A Chinese city of 3.8 million people closed schools and was trucking in drinking water Wednesday after shutting down its water system following a chemical plant explosion that officials said polluted a nearby river with toxic benzene. The announcement of the shutdown in Harbin in China's northeast set off panicked buying this week of bottled water, milk and soft drinks that left supermarket shelves bare. The water system was shut down at midnight Tuesday and probably will stay out of service for four days, said an official of its Municipal Water Supply Group. He would give only his surname, Chen.

Officials said an explosion Nov. 13 at a chemical plant in the nearby city of Jilin left the Songhua River, Harbin's main source of drinking water, polluted with benzene.

"The provincial government is sending in bottled drinking water from other cities," Chen said. "It must be very inconvenient for the public _ taking showers or flushing toilets. But this is an emergency and it will only last a few days."
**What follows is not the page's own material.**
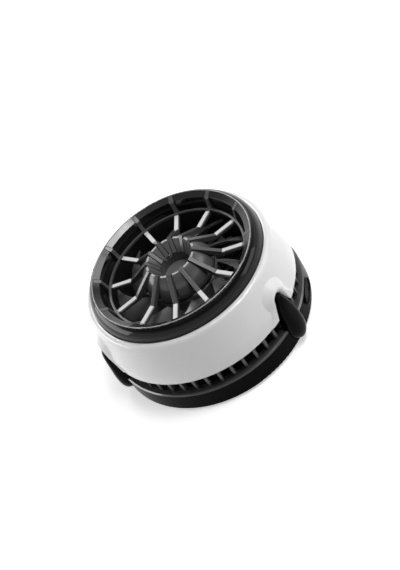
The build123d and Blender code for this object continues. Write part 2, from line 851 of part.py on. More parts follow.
coil_inner = core_inner + core_ring_width + coil_gap
coil_outer = sqrt(shoe_inner ** 2 - (coil_width / 2) ** 2) - coil_gap
with BuildPart() as stator_coils:
    with BuildSketch(Plane.XY.offset(core_low_z - coil_overhang_height)):
        with PolarLocations((coil_inner + coil_outer) / 2, tooth_count):
            Rectangle(coil_outer - coil_inner, coil_width)
    extrude(amount=core_height + 2 * coil_overhang_height)
    with BuildSketch(Plane.XY.offset(core_low_z - assembly_gap)):
        with PolarLocations((coil_inner + coil_outer) / 2, tooth_count):
            Rectangle(coil_outer - coil_inner, tooth_width + 2 * assembly_gap)
    extrude(amount=core_height + 2 * assembly_gap, mode=Mode.SUBTRACT)

stator_coils.part.label = "stator_coils"
export_step(stator_coils.part, "parts/stator_coils.step")

motor_board_radius = seat_radius - rotor_clearance
motor_board = tube_ring(tube_outer + assembly_gap, motor_board_radius, frame_top_z, motor_board_top_z)
motor_board.part.label = "motor_board"
export_step(motor_board.part, "parts/motor_board.step")

# Vent ring: forty-eight upright fins between a rim in the base and a rim in the shell
upper_rim_outer = shell_inner - assembly_gap
with BuildPart() as vent_ring:
    with BuildSketch(Plane.XY.offset(base_top_z - vent_rim_height)):
        Circle(vent_outer_radius)
        Circle(vent_inner, mode=Mode.SUBTRACT)
    extrude(amount=vent_rim_height)
    with BuildSketch(Plane.XY.offset(shell_bottom_z)):
        Circle(upper_rim_outer)
        Circle(vent_inner, mode=Mode.SUBTRACT)
    extrude(amount=vent_rim_height)
    with BuildSketch(Plane.XY.offset(base_top_z)):
        with PolarLocations(vent_inner + vent_fin_depth / 2, vent_fin_count):
            Rectangle(vent_fin_depth, vent_fin_thickness)
    extrude(amount=vent_height)

vent_ring.part.label = "vent_ring"
export_step(vent_ring.part, "parts/vent_ring.step")

# Base: floor with the cold plate's window, a stepped wall, three posts and the socket's opening
surround_width = socket_width + 2 * (surround_gap + surround_end_wall)
surround_height = socket_height + 2 * (surround_gap + surround_wall)
with BuildPart() as base_housing:
    with BuildSketch(Plane.XZ):
        with BuildLine():
            Polyline(
                (cold_plate_radius + cold_plate_gap, base_bottom_z),
                (base_radius, base_bottom_z),
                (base_radius, base_top_z),
                (base_inner_radius, base_top_z),
                (base_inner_radius, base_seat_z),
                (base_lower_radius, base_seat_z),
                (base_lower_radius, floor_top_z),
                (cold_plate_radius + cold_plate_gap, floor_top_z),
                close=True,
            )
        make_face()
    revolve(axis=Axis.Z)
    rims = outer_rims(base_housing, base_inner_radius + base_wall / 2)
    fillet(rims.group_by(Axis.Z)[0], base_bottom_fillet)
    rims = outer_rims(base_housing, base_inner_radius + base_wall / 2)
    chamfer(rims.group_by(Axis.Z)[-1], base_top_chamfer)
    with BuildSketch(Plane.XY.offset(floor_top_z)):
        with PolarLocations(post_circle, post_count, start_angle=post_phase):
            Circle(post_radius)
    extrude(amount=shell_bottom_z - floor_top_z)
    with BuildSketch(Plane.XY.offset(base_bottom_z)):
        with PolarLocations(post_circle, post_count, start_angle=post_phase):
            Circle(case_screw_radius + screw_clearance)
    extrude(amount=shell_bottom_z - base_bottom_z, mode=Mode.SUBTRACT)
    with BuildSketch(Plane.XY.offset(base_bottom_z)):
        with PolarLocations(post_circle, post_count, start_angle=post_phase):
            Circle(case_screw_head_radius + screw_clearance / 2)
    extrude(amount=case_screw_head_sink_depth + case_screw_head_height, mode=Mode.SUBTRACT)
    with BuildSketch(facing(port_azimuth, base_lower_radius - overrun_length, socket_z)):
        SlotOverall(surround_width, surround_height)
    extrude(amount=base_radius - base_lower_radius + 2 * overrun_length, mode=Mode.SUBTRACT)
    for azimuth in around(claw_count, claw_azimuth):
        with BuildSketch(facing(azimuth, base_lower_radius - overrun_length, claw_peg_height)):
            Circle(claw_peg_radius)
        extrude(amount=base_radius - base_lower_radius + 2 * overrun_length, mode=Mode.SUBTRACT)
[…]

Schools cancelled classes through Nov. 30 "for fear that catering and sanitation cannot be secured," the official Xinhua News Agency said. There is no sign that benzene got into the city's water system, said an employee of the Harbin Environmental Bureau who would give only his surname, Wang. Benzene is a toxic, flammable liquid.

The explosion in Jilin killed five people and forced the evacuation of 10,000 others. It was blamed on human error in a tower that processed benzene.

The disaster highlighted the precarious state of China's water supplies.

The country's 1.3 billion people and the factories and farms of its booming economy compete for scarce supplies, while the government says all of China's major rivers are dangerously polluted.

Due to its vast population, China ranks among countries with the smallest water supplies per person. In Harbin, the government is using wells to supply hospitals and some residential areas, according to news reports. Retailers were warned not to overcharge for drinking water.

The shutdown affects the city of Harbin but not its suburbs, Chen said. The city has 3.8 million people, while the surrounding area has about 5 million more.

Photos in newspapers and on news Web sites showed people in packed supermarkets pushing carts overflowing with cases of bottled water and soft drinks.

Families prepared by filling buckets and bathtubs with water while the government said supplies were still safe, according to state media. A front-page photo in the China Daily newspaper showed a grade school classroom with buckets of water lined up behind the students. At the luxury Shangri-La Hotel in Harbin, guests were asked to limit showers and requests for laundry service, said its public relations manager, Zhang Yan, reports the AP. I.L.